In our Walker family folk-lore this time as come to be known as "the days of the phantom shitter."

Eight years later we read SILENT COUP by Len Colodony and Robert Gettlin. We desperately hoped that the premise was true. We were shocked to learn that a military spy ring, opposed to the President's foreign policy goals had penetrated the White House and an attempt to cover up a call girl ring at the Democratic National Committee was the real reason behind the break-in. John Dean was described as a pathological liar who duped everyone. These are just a small sampling of the shocking revelations in the book, but they gave us hope. Alas, only staunch Nixon supporters embraced it. Most others didn't want to see the super-scooping young reporters criticised.

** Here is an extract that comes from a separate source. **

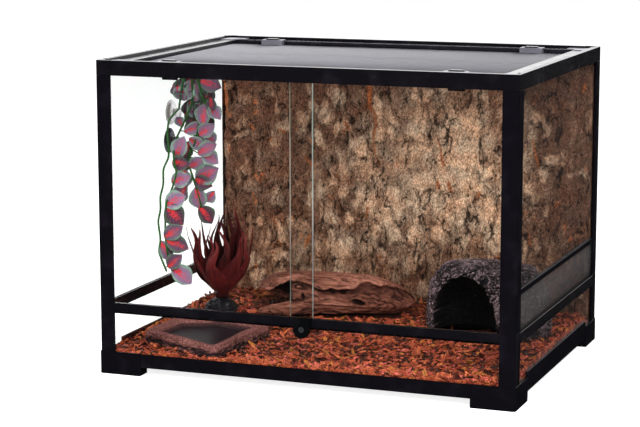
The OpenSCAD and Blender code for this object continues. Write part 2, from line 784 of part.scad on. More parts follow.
module vine() {
    leaf_len = 27;
    color("purple") translate([left_face, 0, 0]) {
        strand(hung(strand_a));
        strand(hung(strand_b));
        for (i = [0 : vine_leaves_n - 1]) {
            share = (i + 0.5) / vine_leaves_n;
            foot = i % 4 > 0 ? along(hung(strand_a), 0.27 + 0.73 * share)
                : along(hung(strand_b), 0.3 + 0.68 * share);
            azimuth = -100 + 200 * ((i * 0.618) % 1);
            droop = 20 + 30 * ((i * 0.382) % 1);
            translate(foot) vine_leaf(azimuth, droop, leaf_len - 3 * (i % 3));
        }
    }
}

// Clear cups on the left glass, each with a knob that is drilled for the stem
module suction_cups() {
    cup_depth = 5;
    neck_r = 4.5;
    knob_r = 6.5;
    knob_len = 8;
    knob_a = knob_in - knob_len / 2;
    knob_b = knob_in + knob_len / 2;
    color("white", 0.4) for (at = cup_at) translate([left_face, at[0], at[1] * tank_h]) difference() {
        rotate([0, 90, 0]) rotate_extrude() polygon([
            [0, 1], [cup_r - 4, 0.6], [cup_r, 0], [cup_r, 1], [cup_r * 0.6, cup_depth],
            [neck_r, cup_depth + 1], [neck_r, knob_a], [knob_r, knob_a + 1], [knob_r, knob_b - 1],
            [neck_r, knob_b], [0, knob_b]
        ]);
        translate([knob_in, 0, -knob_r - 1]) cylinder(h = 2 * knob_r + 2, r = stem_r + slot_gap);
    }
}

base_corner("fl");  // base_corner_fl
base_corner("fr");  // base_corner_fr
base_corner("rl");  // base_corner_rl
base_corner("rr");  // base_corner_rr
post("fl");  // post_fl
post("fr");  // post_fr
post("rl");  // post_rl
post("rr");  // post_rr
top_corner("fl");  // top_corner_fl
top_corner("fr");  // top_corner_fr
top_corner("rl");  // top_corner_rl
top_corner("rr");  // top_corner_rr
base_rail("front");  // base_rail_front
base_rail("rear");  // base_rail_rear
base_rail("left");  // base_rail_left
base_rail("right");  // base_rail_right
mid_rail_front();
mid_rail("rear");  // mid_rail_rear
mid_rail("left");  // mid_rail_left
mid_rail("right");  // mid_rail_right
top_rail("front");  // top_rail_front
top_rail("rear");  // top_rail_rear
top_rail("left");  // top_rail_left
top_rail("right");  // top_rail_right
base_glass();
pane("front", shelf_z, sill_z);  // lower_glass_front
pane("rear", shelf_z, mid_web_z);  // lower_glass_rear
pane("left", shelf_z, mid_web_z);  // lower_glass_left
pane("right", shelf_z, mid_web_z);  // lower_glass_right
pane("left", mid_web_z + lip_t, ledge_z);  // upper_glass_left
pane("right", trim_web_z + lip_t, ledge_z);  // upper_glass_right
pane("rear", mid_web_z + lip_t, ledge_z);  // upper_glass_rear
vent_mesh();
vent_trim();
door_track_top();
door_left();
door_right();
lock_housing();
lock_cylinder();
lid_rail("front");  // lid_rail_front
lid_rail("rear");  // lid_rail_rear
lid_rail("left");  // lid_rail_left
lid_rail("right");  // lid_rail_right
lid_corners();
lid_mesh();
latch_housings();
latch("front", "left");  // latch_front_left
latch("front", "right");  // latch_front_right
latch("rear", "left");  // latch_rear_left
latch("rear", "right");  // latch_rear_right
background_panel();
substrate_bed();
driftwood_log();
cave_hide();
water_dish();
plant_leaves();
plant_rock();
vine();
suction_cups();
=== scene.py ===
import math

import bmesh
import bpy
import numpy as np
from mathutils import Matrix, Vector


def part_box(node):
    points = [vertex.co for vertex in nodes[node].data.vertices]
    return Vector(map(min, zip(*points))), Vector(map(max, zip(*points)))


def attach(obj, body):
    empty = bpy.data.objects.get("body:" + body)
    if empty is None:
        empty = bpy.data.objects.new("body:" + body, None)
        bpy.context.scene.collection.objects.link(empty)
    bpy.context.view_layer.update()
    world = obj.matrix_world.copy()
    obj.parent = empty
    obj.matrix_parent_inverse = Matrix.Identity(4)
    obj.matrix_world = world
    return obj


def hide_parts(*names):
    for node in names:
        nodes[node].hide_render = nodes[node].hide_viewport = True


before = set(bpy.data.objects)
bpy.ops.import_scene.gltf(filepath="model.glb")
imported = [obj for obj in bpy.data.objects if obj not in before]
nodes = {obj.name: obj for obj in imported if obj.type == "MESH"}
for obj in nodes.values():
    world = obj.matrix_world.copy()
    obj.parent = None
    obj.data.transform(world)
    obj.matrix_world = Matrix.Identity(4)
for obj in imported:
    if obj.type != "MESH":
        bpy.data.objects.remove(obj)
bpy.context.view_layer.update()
mm = 0.001
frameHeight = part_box("top_rail_front")[1][2] / mm
print("frame loaded:", len(nodes), "parts")


cameraSettings = {
    "place": (0.975, -2.708, 0.697),  # metres, in the part's frame
    "yaw": 20.85,  # degrees to the left of straight back
    "pitchDown": 9.63,
    "roll": -0.08,
    "lens": 114.25,
}


def makeCamera(s):
    data = bpy.data.cameras.new("studioCamera")
    data.lens, data.sensor_width = s["lens"], 36.0
    data.clip_start, data.clip_end = 0.1, 30.0
    camera = bpy.data.objects.new("studioCamera", data)
    bpy.context.scene.collection.objects.link(camera)
    turn = (
        Matrix.Rotation(math.radians(s["yaw"]), 4, "Z")
        @ Matrix.Rotation(math.radians(90 - s["pitchDown"]), 4, "X")
        @ Matrix.Rotation(math.radians(s["roll"]), 4, "Z")
    )
    camera.matrix_world = Matrix.Translation(s["place"]) @ turn
    bpy.context.scene.camera = camera


makeCamera(cameraSettings)
print("camera placed")


def unit(v):  # vectors of length 1 along the last axis
    return v / np.linalg.norm(v, axis=-1, keepdims=True)


def roundAngles(count):  # evenly spaced angles of a full turn
    return np.arange(count) / count * 2 * np.pi


def smoothStep(low, high, x):  # 0 below low, 1 above high, a smooth S between
    t = np.clip((x - low) / (high - low), 0.0, 1.0)
    return t * t * (3 - 2 * t)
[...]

The book was dismissed as not credible at all. John Mitchell said it best when he wrote to the authors in 1988, "It's just the way you put it. It was his (Nixon's) personality and his mode of operation that did him in." Sad, huh? Now, all the visitors to the Richard Nixon Library will just have to make up their own minds about the "Watergate" aspect of the Nixon Presidency.

The Foundation fought to have the exhibit be fair and balanced, and be consistent with the approach taken on other controversial subjects at the other presidential libraries. It did not come out that way. As Bob Bostock, who authored the Library's original Watergate exhibit and headed the review team of the new exhibit said, "It is as much designed to demonize Richard Nixon as the previous exhibit was designed to advocate for Richard Nixon. At least the old exhibit never claimed to be "objective," as the curator of the new exhibit claims his exhibit is."

I hope visitors will take to heart what President Clinton said at RN's funeral and judge the 37th President on the whole of his remarkable life and career. And I am still holding on to the hope that another cover up will be revealed. Proof of the silent coup that Silent Coup uncovered.